La senda de Higashiyama unía
varios templos y santuarios escondidos en el bosque que ascendía por la montaña
que Nagachika Kanamori quiso embellecer para que le recordara a Kioto.
Diferentes sectas budistas y sintoístas habían entendido la magia del lugar y
se habían asentado apartados del pueblo y a discreta distancia. El camino era
un hermoso lugar por donde pasear y meditar.
Obedecemos.
Mudas
hablan las flores
Al fondo
del oído.[1]
Ascendimos una escalinata,
traspasamos un torii y penetramos en
el primer patio con varias edificaciones. Reinaba el silencio y la humedad.
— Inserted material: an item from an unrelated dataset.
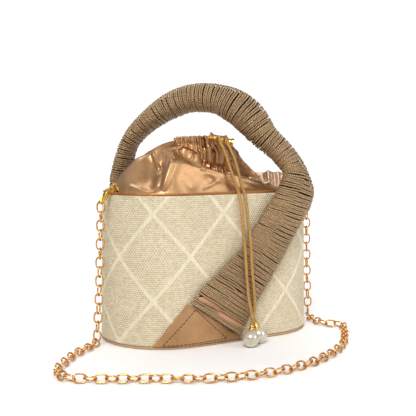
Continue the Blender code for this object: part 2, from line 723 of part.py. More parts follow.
def build_ring(side, frame, material):
    """A small D-ring: a straight bar in the tab and a rounded far side."""
    reach = Vector((math.cos(RING_LEAN), 0, math.sin(RING_LEAN)))
    along = Vector((0, 1, 0))
    half = RING_WIDTH / 2 - RING_WIRE
    corner = 0.0011
    path = []
    for sign_y, sign_r, start in ((1, 1, 0), (-1, 1, 90), (-1, -1, 180), (1, -1, 270)):
        mid_y = sign_y * (half - corner)
        mid_r = RING_DEPTH / 2 + sign_r * (RING_DEPTH / 2 - corner)
        for k in range(4):
            a = math.radians(start + 30 * k)
            path.append(along * (mid_y + corner * math.cos(a)) + reach * (mid_r + corner * math.sin(a)))
    ring = add_object(f"{side}_d_ring", sweep_loop(path, RING_WIRE, 8, reach.cross(along)), material, frame)
    ring.location = RING_PIVOT
    return ring


def clasp_home():
    return RING_PIVOT + Vector((math.cos(RING_LEAN), 0, math.sin(RING_LEAN))) * RING_DEPTH


GATE_PIVOT = (0.0096, 0.0009)
GATE_THICK = 0.0009
PIN_RADIUS = 0.0005


def build_clasp(side, frame, metal, steel):
    """A claw clasp: hook round the ring, slotted body, sprung gate on a pin and an eye for the chain."""
    inner, outer = 1.15, 2.1
    outline = [(1.0, inner)] + arc(0, 0, inner, 90, 270, 8)
    outline += [(6.4, -inner), (7.0, -0.6), (7.0, 1.6), (6.5, 2.3), (9.0, 2.6), (12.0, 2.2), (15.6, 1.3)]
    outline += arc(CLASP_LENGTH / MM, 0, 1.9, 135, -135, 9)
    outline += [(15.6, -1.3), (12.0, -2.0), (8.0, -2.25), (3.0, -2.15)]
    outline += arc(0, 0, outer, 270, 90, 9) + [(1.0, outer)]
    bm = extrude_outline([(x * MM, z * MM) for x, z in outline], CLASP_THICK)
    rims = [e for e in bm.edges if abs(e.verts[0].co.y - e.verts[1].co.y) < 1e-7]
    bmesh.ops.bevel(bm, geom=rims, offset=0.00035, segments=1, affect="EDGES", profile=0.5)
    clasp = add_object(f"{side}_clasp", bm, metal, frame)
    place_on_clasp(clasp)

    slot = bmesh.new()
    bmesh.ops.create_cube(slot, size=1.0)
    bmesh.ops.scale(slot, vec=(0.0072, 0.0015, 0.0060), verts=slot.verts)
    bmesh.ops.translate(slot, vec=(0.0096, 0, 0.0020), verts=slot.verts)
    place_on_clasp(add_cutter(f"{side}_gate_slot", slot, clasp, frame))
    pivot = Vector((GATE_PIVOT[0], 0, GATE_PIVOT[1]))
    across = Vector((0, 1, 0))
    place_on_clasp(add_cutter(f"{side}_pin_bore", cylinder(pivot, across, PIN_RADIUS + GAP, 0.006, 12), clasp, frame))
    eye = Vector((CLASP_LENGTH, 0, 0))
    place_on_clasp(add_cutter(f"{side}_eye_bore", cylinder(eye, across, 0.00105, 0.006, 12), clasp, frame))

    gate_outline = [(1.4, 1.25), (5.4, 1.10), (7.6, 0.15), (9.0, -0.45), (10.4, -0.25), (11.2, 0.9), (10.4, 2.1),
                    (8.7, 2.7), (8.1, 3.9), (6.8, 3.9), (6.2, 2.8), (1.4, 2.05)]
    shifted = [(x * MM - GATE_PIVOT[0], z * MM - GATE_PIVOT[1]) for x, z in gate_outline]
    gate = add_object(f"{side}_gate", extrude_outline(shifted, GATE_THICK), metal, frame)
    turn = Matrix.Rotation(CLASP_DROOP, 3, "Y")
    gate.rotation_euler = (0, CLASP_DROOP, 0)
    gate.location = clasp_home() + turn @ pivot
    bore = cylinder(Vector((0, 0, 0)), across, PIN_RADIUS + GAP, 0.006, 12)
    cutter = add_cutter(f"{side}_gate_bore", bore, gate, frame)
    cutter.rotation_euler = gate.rotation_euler
    cutter.location = gate.location

    pin = add_object(f"{side}_gate_pin", cylinder(pivot, across, PIN_RADIUS, CLASP_THICK, 12), steel, frame)
    place_on_clasp(pin)


def place_on_clasp(item):
    item.location = clasp_home()
    item.rotation_euler = (0, CLASP_DROOP, 0)


def eye_world(turn, centre_x):
    """The chain eye's place in the bag's own frame."""
    local = clasp_home() + Matrix.Rotation(CLASP_DROOP, 3, "Y") @ Vector((CLASP_LENGTH, 0, 0))
    return Matrix.Rotation(turn, 3, "Z") @ local + Vector((centre_x, 0, 0))


LEFT_TURN = math.pi + FITTING_TURN
RIGHT_TURN = -FITTING_TURN

# Chain from the left clasp down to the floor, round in front of the bag and up to the right clasp

CHAIN_FLOOR_ROUTE = [(-107.6, -8.0), (-116.0, -17.0), (-125.0, -25.0), (-133.5, -32.0), (-143.0, -42.0),
                     (-153.0, -55.0), (-161.5, -67.0), (-166.0, -79.5), (-163.5, -91.5), (-155.5, -99.5),
                     (-146.0, -105.5), (-136.0, -111.5), (-122.0, -119.0), (-108.0, -126.5), (-96.0, -134.0),
                     (-82.0, -141.5), (-66.0, -147.5), (-49.0, -150.8), (-33.0, -152.0), (-19.0, -151.2),
                     (-4.5, -148.4), (9.0, -145.0), (22.0, -139.6), (35.0, -133.0), (48.0, -125.3),
                     (60.0, -116.5), (72.0, -105.0), (84.0, -91.0), (96.0, -76.0), (105.5, -62.5),
                     (107.0, -55.5), (102.5, -50.0), (98.8, -43.0), (98.0, -33.0), (100.5, -22.5), (104.5, -13.0)]


def chain_route():
    left = eye_world(LEFT_TURN, -STRAIGHT_HALF)
    right = eye_world(RIGHT_TURN, STRAIGHT_HALF)
    below = 0.0026
    rest = CHAIN_RADIUS
    points = [left - Vector((0, 0, below)), left - Vector((0.0008, -0.0002, 0.030)),
              left - Vector((0.0020, -0.0006, 0.070)), Vector((-0.1066, -0.0080, 0.020)),
              Vector((-0.1072, -0.0076, 0.0075))]
    points += [Vector((x * MM, y * MM, rest)) for x, y in CHAIN_FLOOR_ROUTE]
    points += [Vector((0.1068, -0.0090, 0.0085)), Vector((0.1068, -0.0086, 0.022)),
               right + Vector((0.0020, 0.0006, -0.070)), right + Vector((0.0008, 0.0002, -0.030)),
               right - Vector((0, 0, below))]
    return points


def build_chain(materials):
    for side, turn, centre_x in (("left", LEFT_TURN, -STRAIGHT_HALF), ("right", RIGHT_TURN, STRAIGHT_HALF)):
        frame = side_frame(f"{side}_fittings", turn, centre_x)
        build_tab(side, frame, materials["leather"])
        build_ring(side, frame, materials["gold"])
        build_clasp(side, frame, materials["gold"], materials["steel"])
    route = smooth_route(chain_route(), CHAIN_POINTS)
    for point in route:
        point.z = max(point.z, CHAIN_RADIUS)
    add_cord("chain_strap", route, CHAIN_RADIUS, materials["chain"])


def main():
    clear_scene()
    materials = {
        "weave": make_material("cream_straw", (0.78, 0.71, 0.54), 0.85, 0.0),
        "leather": make_material("rose_gold_leather", (0.60, 0.33, 0.18), 0.38, 0.7),
        "board": make_material("grey_board", (0.45, 0.42, 0.38), 0.9, 0.0),
        "lining": make_material("beige_lining", (0.62, 0.50, 0.38), 0.9, 0.0),
        "wrap": make_material("bronze_cord", (0.34, 0.20, 0.10), 0.55, 0.5),
        "cord": make_material("gold_cord", (0.65, 0.42, 0.17), 0.35, 0.6),
        "gold": make_material("yellow_gold", (0.80, 0.52, 0.16), 0.18, 1.0),
        "chain": make_material("chain_gold", (0.78, 0.48, 0.20), 0.22, 1.0),
        "steel": make_material("pin_steel", (0.55, 0.50, 0.42), 0.3, 1.0),
        "pearl": make_material("ivory_pearl", (0.82, 0.76, 0.64), 0.2, 0.0),
    }
    build_body(materials)
    pouch = build_pouch(materials["leather"])
    build_drawcord(materials, pouch)
    build_handle(materials)
    build_patch("front_patch", False, materials["leather"])
    build_patch("back_patch", True, materials["leather"])
    build_chain(materials)


main()
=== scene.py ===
"""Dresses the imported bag: straw weave, cord-wound handle, gathered foil leather, pearls and chain links."""

import math

import bpy
import numpy as np
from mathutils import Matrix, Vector


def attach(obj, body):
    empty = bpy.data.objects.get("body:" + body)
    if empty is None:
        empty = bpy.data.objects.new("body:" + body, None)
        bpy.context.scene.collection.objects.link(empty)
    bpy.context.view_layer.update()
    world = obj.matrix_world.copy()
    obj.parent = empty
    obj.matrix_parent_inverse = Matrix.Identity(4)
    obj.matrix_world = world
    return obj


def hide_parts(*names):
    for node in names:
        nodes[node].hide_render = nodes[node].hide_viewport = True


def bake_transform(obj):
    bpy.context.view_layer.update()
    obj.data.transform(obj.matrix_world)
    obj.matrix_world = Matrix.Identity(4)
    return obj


MM = 0.001
rng = np.random.default_rng(7)

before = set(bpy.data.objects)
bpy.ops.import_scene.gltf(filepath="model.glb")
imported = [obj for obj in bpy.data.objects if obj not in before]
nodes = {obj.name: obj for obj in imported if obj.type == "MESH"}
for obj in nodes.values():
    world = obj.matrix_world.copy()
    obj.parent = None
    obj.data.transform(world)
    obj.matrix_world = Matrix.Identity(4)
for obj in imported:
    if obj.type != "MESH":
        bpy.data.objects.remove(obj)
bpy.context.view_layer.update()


# Arrays and meshes

def unit(v):
    return v / np.linalg.norm(v, axis=-1, keepdims=True)


def smoothstep(x, low, high):
    t = np.clip((x - low) / (high - low), 0, 1)
    return t * t * (3 - 2 * t)


def spline(values, x, knots):
    """Catmull-Rom reading of rows of values, given at knots, at places x."""
    values = np.asarray(values, float)
    knots = np.asarray(knots, float)
    k = np.clip(np.searchsorted(knots, x, side="right") - 1, 0, len(knots) - 2)
    t = ((x - knots[k]) / (knots[k + 1] - knots[k]))[:, None]
    last = len(knots) - 1
    p0, p1, p2, p3 = (values[np.clip(k + d, 0, last)] for d in (-1, 0, 1, 2))
    return 0.5 * (2 * p1 + (p2 - p0) * t + (2 * p0 - 5 * p1 + 4 * p2 - p3) * t ** 2
                  + (3 * p1 - p0 - 3 * p2 + p3) * t ** 3)


def lengths(path):
    """Distance walked along a path at each of its points."""
    steps = np.linalg.norm(np.diff(path, axis=0), axis=1)
    return np.concatenate([[0.0], np.cumsum(steps)])


def smooth_route(points, count):
    """Evenly spaced points on a smooth curve through the given ones."""
    points = np.asarray(points, float)
    ends = np.vstack([2 * points[0] - points[1], points, 2 * points[-1] - points[-2]])
    fine = spline(ends, np.linspace(1, len(points), (len(points) - 1) * 24 + 1), np.arange(len(ends)))
    walked = lengths(fine)
    even = np.linspace(0, walked[-1], count)
    return np.stack([np.interp(even, walked, fine[:, k]) for k in range(3)], 1)


def tube(path, radius, sides, normals, closed=False):
    """Rings round a path; each ring starts on the side its normal points to."""
    path = np.asarray(path, float)
    ahead = np.roll(path, -1, 0) - np.roll(path, 1, 0)
    if not closed:
        ahead[0] = path[1] - path[0]
        ahead[-1] = path[-1] - path[-2]
    tangent = unit(ahead)
    side = unit(np.cross(tangent, normals))
    out = np.cross(side, tangent)
    angle = 2 * math.pi * np.arange(sides) / sides
    radius = np.broadcast_to(np.asarray(radius, float), len(path))[:, None, None]
    ring = np.cos(angle)[None, :, None] * out[:, None] + np.sin(angle)[None, :, None] * side[:, None]
    return path[:, None] + radius * ring


def carried_normals(path):
    """Normals carried along a path with as little twist as possible."""
    tangents = unit(np.gradient(path, axis=0))
    normal = unit(np.cross(tangents[0], [0.3, 0.1, 0.9]))
    normals = []
    for tangent in tangents:
        normal = unit(normal - tangent * np.dot(normal, tangent))
        normals.append(normal)
    return np.array(normals)


def grid_piece(name, points, material, u=None, v=None, wrap_rows=False, wrap_columns=False, body="bag"):
    """One mesh over grids of points, shaped (grids, rows, columns, 3) or (rows, columns, 3).

    u and v are texture coordinates per row and per column, one longer where the grid wraps.
    """
    points = np.asarray(points, float)
    if points.ndim == 3:
        points = points[None]
    grids, rows, columns, _ = points.shape
    r, c = np.meshgrid(np.arange(rows if wrap_rows else rows - 1),
                       np.arange(columns if wrap_columns else columns - 1), indexing="ij")
    r, c = r.ravel(), c.ravel()
    corners = [(r, c), (r, c + 1), (r + 1, c + 1), (r + 1, c)]
    quads = np.stack([(a % rows) * columns + b % columns for a, b in corners], 1)
    faces = (quads[None] + (np.arange(grids) * rows * columns)[:, None, None]).reshape(-1, 4)
    mesh = bpy.data.meshes.new(name)
    mesh.from_pydata(points.reshape(-1, 3), [], faces)
    if u is not None:
        layer = mesh.uv_layers.new(name="Lay")
        u, v = np.asarray(u, float), np.asarray(v, float)
        pairs = np.stack([np.stack([u[a], v[b]], 1) for a, b in corners], 1)
        layer.data.foreach_set("uv", np.tile(pairs.reshape(-1), grids))
    mesh.shade_smooth()
    item = bpy.data.objects.new(name, mesh)
    item.data.materials.append(material)
    bpy.context.scene.collection.objects.link(item)
    if body:
        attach(item, body)
    return item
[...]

El
musgo se había adherido a la piedra de las linternas, de las estelas, de las
inscripciones que honraban a los personajes que habían sido enterrados en la
falda de la montaña. Sobre las tumbas se inscribía el Zokumyo, o nombre profano, el que se llevaba en vida. También el Kaimyo o nombre sagrado, o el Homyo, el nombre legal que se otorgaba
después de la muerte y que eran apelativos religiosos póstumos.
Allí estaba Jizõ, encarnación de
la compasión de Amida, el protector de los viajeros y de los niños que habían
muerto cuando eran pequeños. Sus figuras toscas con sus baberos rojos
concitaron nuestra atención en muchos lugares durante todo el viaje.